La réalisation d’un master entre 2013 et 2015 sur les dynamiques de peuplement du plateau de Millevaches entre la protohistoire et le début du haut Moyen Âge a permis de remettre en avant les vestiges découverts à Chatain (voir IPNS n°52 : « Le plateau de Millevaches sous l’oeil de l’archéologue »).
Cet intérêt nouveau a conduit à la mise en place d’une première campagne de sondages sur le site en 2016. Deux sondages de 48 et 52 m² ont ainsi pu être réalisés sur une partie du tracé de la tranchée réalisée en 1994. Ces sondages ont livré plusieurs vestiges : sols en béton de tuileau, espaces chauffés, seuil dallé. Une prospection géophysique à l’aide d’un radar a également été menée. Cette méthode d’investigation consiste à arpenter la parcelle avec un radar qui envoie des ondes dans le sol ce qui permet, lorsque les ondes rencontrent des matériaux différents (tels des vestiges archéologiques) de revenir vers la surface légèrement modifiée. La cartographie de ces anomalies conduit à l’obtention d’un « plan » des vestiges détectés. Cette prospection réalisée à Chatain a mis en évidence la présence d’un ensemble bâti complexe s’étendant sur plusieurs dizaines de mètres carrés. L’ensemble de ces données, depuis la découverte de 1994 jusqu’à la réalisation des premiers sondages en 2016, a confirmé la présence d’une importante villa romaine.
À la suite de ces résultats prometteurs, une campagne de fouilles programmées a été mise en place à partir de 2017. Ainsi, chaque été durant un mois, une équipe, composée d’étudiants provenant de différentes universités de France et d’Europe, a petit à petit mis au jour les vestiges de l’espace thermal de la villa romaine de Chatain. Cette fouille s’est achevée à la fin de l’été 2020. Ces cinq années de fouilles ont dévoilé progressivement (100 m² d’ouverts en 2016, 356 m² en 2020) un établissement thermal accolé à un grand bâtiment rectangulaire dont la majeure partie correspond à une cour enclose et certainement partiellement couverte. Le mobilier recueilli, et plus particulièrement la céramique, a permis de dater l’occupation de ces vestiges entre le tout début du Ier siècle après J.-C. et la fin du IIIème siècle. Les fouilles ont également montré qu’au cours de l’occupation du site, les vestiges avaient subi des transformations. Les constructions ont en effet évolué entre le Ier et le IIIème siècle pour arriver à l’état dans lequel la fouille les a révélées.

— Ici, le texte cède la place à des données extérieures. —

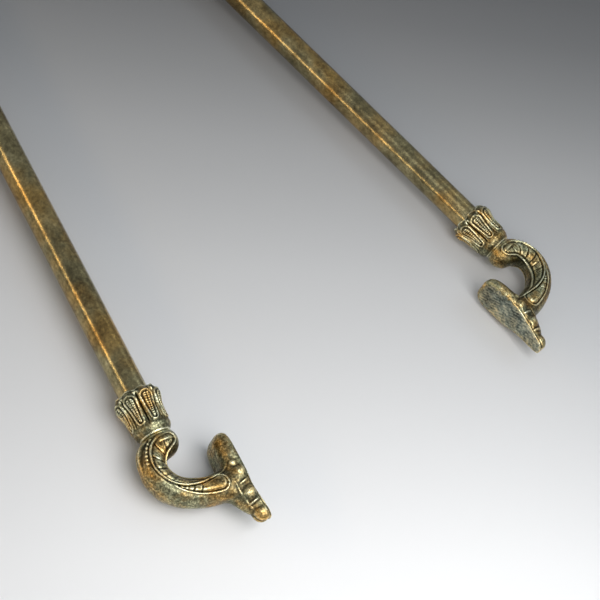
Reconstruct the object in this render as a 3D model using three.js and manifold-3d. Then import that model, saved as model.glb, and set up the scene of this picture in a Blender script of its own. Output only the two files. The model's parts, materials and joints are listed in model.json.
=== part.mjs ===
// Victorian pattern fire tongs in brass, lying flat: a flattened cast grip and shaft end in a riveted fork, and two
// equal arms turn on the rivet. Each arm is a hinge leaf with a bent shoulder, a round rod between two tulip
// collars, and a cast C-scroll jaw with a flat gripping pad. Hidden threaded studs and a tie rod hold it together.
//
// Millimetres. The origin is on the rivet's axis, on the surface that the tongs lie on. +X runs along the centre
// line towards the jaws, +Z is up, and the left arm is the one at +Y.
import * as THREE from 'three';
import { mergeVertices } from 'three/addons/utils/BufferGeometryUtils.js';
import Module from 'manifold-3d';

const wasm = await Module();
wasm.setup();

// ---- Driving dimensions ----
const ROD_R = 5;              // arms and handle shaft are the same 10 mm bar
const HALF_OPEN = 9.37;       // degrees that each arm stands off the centre line at rest
const PLANE_Z = 8.2;          // height of the plane that holds every centre line
const ARM_OFFSET = 21;        // the rod's axis passes this far outside the rivet's axis
const RIM_U = 362;            // from the rivet's foot on the rod's axis to the lower collar's mouth
const GAP = 0.3;              // clearance between pieces that touch
const FILM = 0.05;            // clearance under a rivet's head
const SIDES = 24;             // facets of a round piece

const COLLAR_LENGTH = 15;
const COLLAR_SEAT = 8;        // how far a rod enters its collar
const STUD_R = 2.5;
const STUD_BORE_R = STUD_R + GAP;
const STUD_DEPTH = 13;        // thread held in a rod's end
const STUD_REACH = 6;         // thread held in a casting beyond the collar

const PIN_R = 3;
const PIN_BORE_R = 3.2;
const LEAF_R = 11.5;
const LEAF_LOW = 0.45;        // a leaf lies between these heights above the centre plane
const LEAF_HIGH = 3.65;
const CHEEK_R = 12;
const CHEEK_LOW = 3.8;
const CHEEK_HIGH = 6.6;
const HEAD_R = 6.5;           // rivet head
const ROSETTE_R = 9;
const ROSETTE_THICK = 0.6;

const SOCKET_U = 46;          // where the arm's upper collar starts
const SOCKET_R = 5.3;

const PAD_FACE_N = ARM_OFFSET - 0.15; // the gripping face, measured inwards from the rod's axis
const PAD_TOP_U = 21;         // pad's ends, measured from the lower collar's mouth
const PAD_TIP_U = 53.5;
const PAD_BEND_U = 41;        // from here to the tip the face leans inwards, by this much for each mm
const PAD_LEAN = 0.21;

const YOKE_NECK_V = 27;       // v is measured from the rivet towards the finial
const SHAFT_LENGTH = 62;
const GRIP_LENGTH = 84;
const RING_LENGTH = 5;
const FINIAL_LENGTH = 30;

// ---- Materials ----
const metal = (color, roughness) => new THREE.MeshStandardMaterial({ color, roughness, metalness: 1 });
const ROD_BRASS = metal(0x8a7340, 0.38);
const CAST_BRASS = metal(0x7d6a3a, 0.45);
const STEEL = metal(0x5e5c58, 0.5);

// ---- Solids ----
const root = new THREE.Group();

function solid(geometry) {
  const bare = (geometry.index ? geometry.toNonIndexed() : geometry).clone();
  for (const name of ['normal', 'uv']) bare.deleteAttribute(name);
  const merged = mergeVertices(bare, 1e-4);
  return new wasm.Manifold(new wasm.Mesh({
    numProp: 3,
    vertProperties: new Float32Array(merged.attributes.position.array),
    triVerts: new Uint32Array(merged.index.array),
  }));
}

function geometryOf(manifold) {
  const mesh = manifold.getMesh();
  const geometry = new THREE.BufferGeometry();
  geometry.setAttribute('position', new THREE.BufferAttribute(mesh.vertProperties, 3));
  geometry.setIndex(new THREE.BufferAttribute(mesh.triVerts, 1));
  geometry.computeVertexNormals();
  return geometry;
}

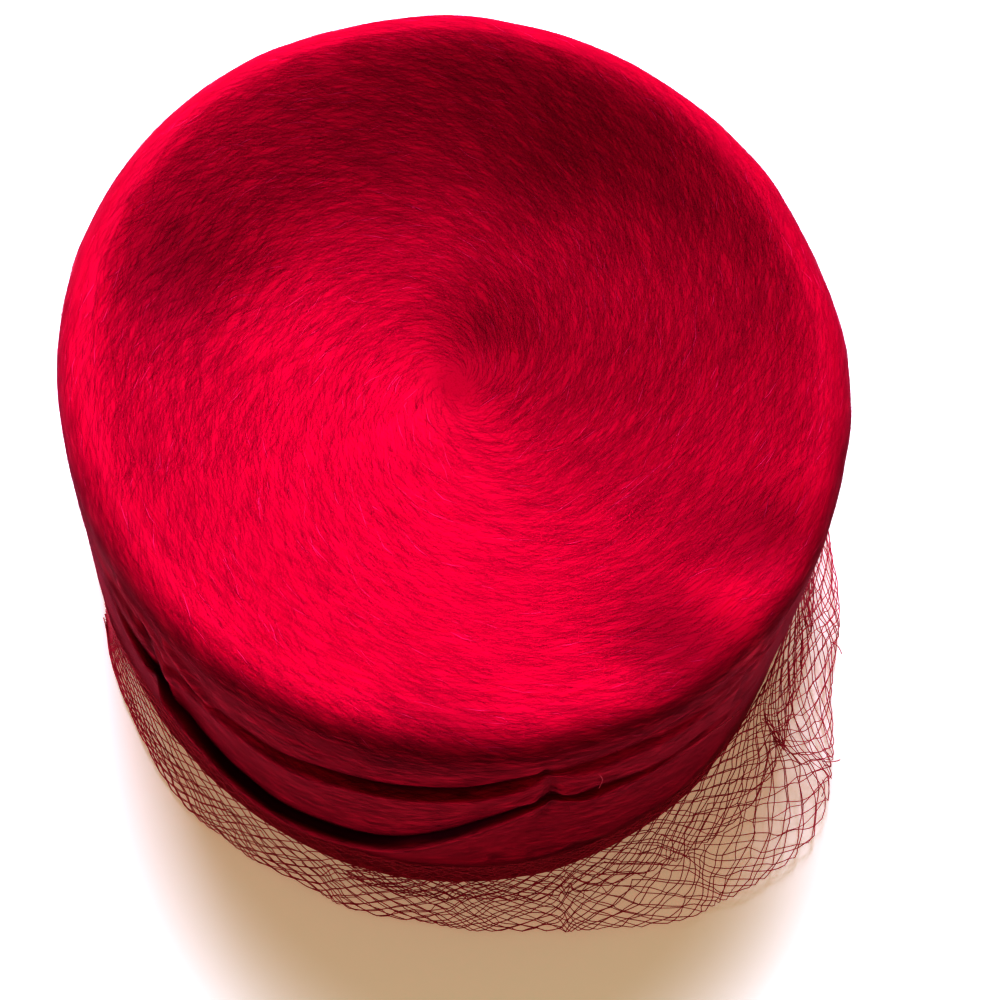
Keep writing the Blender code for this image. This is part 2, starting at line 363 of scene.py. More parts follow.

La villa de Chatain semble organisée en plusieurs espaces et les fouilles menées entre 2016 et 2020 se sont concentrées sur l’espace thermal et le bâtiment-cour accolé. La zone d’habitation à proprement parler se situe probablement à l’est et au nord de l’espace fouillé.
Le complexe balnéaire de Chatain se compose actuellement de huit pièces. Ce dernier reprend les caractéristiques classiques des thermes romains. On retrouve notamment des vestiaires (apodyterium) (pièce 7) permettant d’accéder aux différents espaces du complexe et notamment à la salle tiède (tepidarium) (pièce 6). De cette dernière, on accède à une étuve (laconicum) (pièce 4) puis à la salle chaude (caldarium) avec son bain chaud semi-circulaire (solium) (pièce 3). Ce dernier disposait très certainement d’une voûte arborant des décors en stuc et des enduits peints ainsi que d’une ouverture vitrée comme l’indiquent les nombreux fragments de verre à vitre retrouvés. Il arborait aussi un dallage, soit en terre cuite, soit en pierre, comme l’attestent les négatifs encore visibles dans le mortier de tuileau. Le vestiaire permet également d’accéder à la salle froide avec sa piscine (frigidarium et piscina) (pièce 5). Cette petite pièce rectangulaire dispose d’un petit espace dallé pour circuler et d’un bassin carré (1,80 m de côté pour 1 m de profondeur) accessible par trois marches. Les trois pièces chaudes (le tepidarium, le laconicum et le caldarium) sont chauffés par des hypocaustes. Un hypocauste est une construction sur « pilettes » espacées les unes des autres permettant de surélever le sol des pièces et d’assurer ainsi la circulation de l’air chaud en dessous pour chauffer celles-ci. Chaque pièce dispose de son propre praefurnium (salle de chauffe où l’on entretient le foyer) (Pièces 1 et 2 et ST 1.19). Le bâtiment thermal est accolé à l’est à un second grand bâtiment présentant un plan rectangulaire. Celui-ci correspond à un espace de cour sans doute partiellement couverte par une toiture en tuiles, celle-ci disposait d’une entrée monumentalisée présentant un important dallage en blocs de granite. La relation entre l’espace thermal et la cour reste floue car, dans ce secteur de la fouille, les vestiges étaient particulièrement arasés.
Ces cinq années de fouilles ont donc permis de mettre au jour un beau complexe thermal et une grande cour pouvant correspondre à l’entrée de la villa. Ces vestiges ne sont cependant qu’une partie du domaine. En effet, les bâtiments d’habitation, de vie, semblent, d’après la prospection géophysique de 2016, être plus au nord. Il n’était pas rare que les thermes, au sein des villa, se retrouvent isolés des autres bâtiment afin de limiter les risques de propagation en cas d’incendie. Par ailleurs, l’emplacement des bâtiments dédiés à la production agricole, source de revenu du propriétaire, reste indéterminé tout comme les productions en elles-mêmes.
À la fin de la campagne 2020, les vestiges ont été protégés puis ré-enfouis afin de garantir leur conservation. Une nouvelle prospection géophysique sera réalisée pour affiner nos connaissances sur l’organisation spatiale de la villa et son environnement.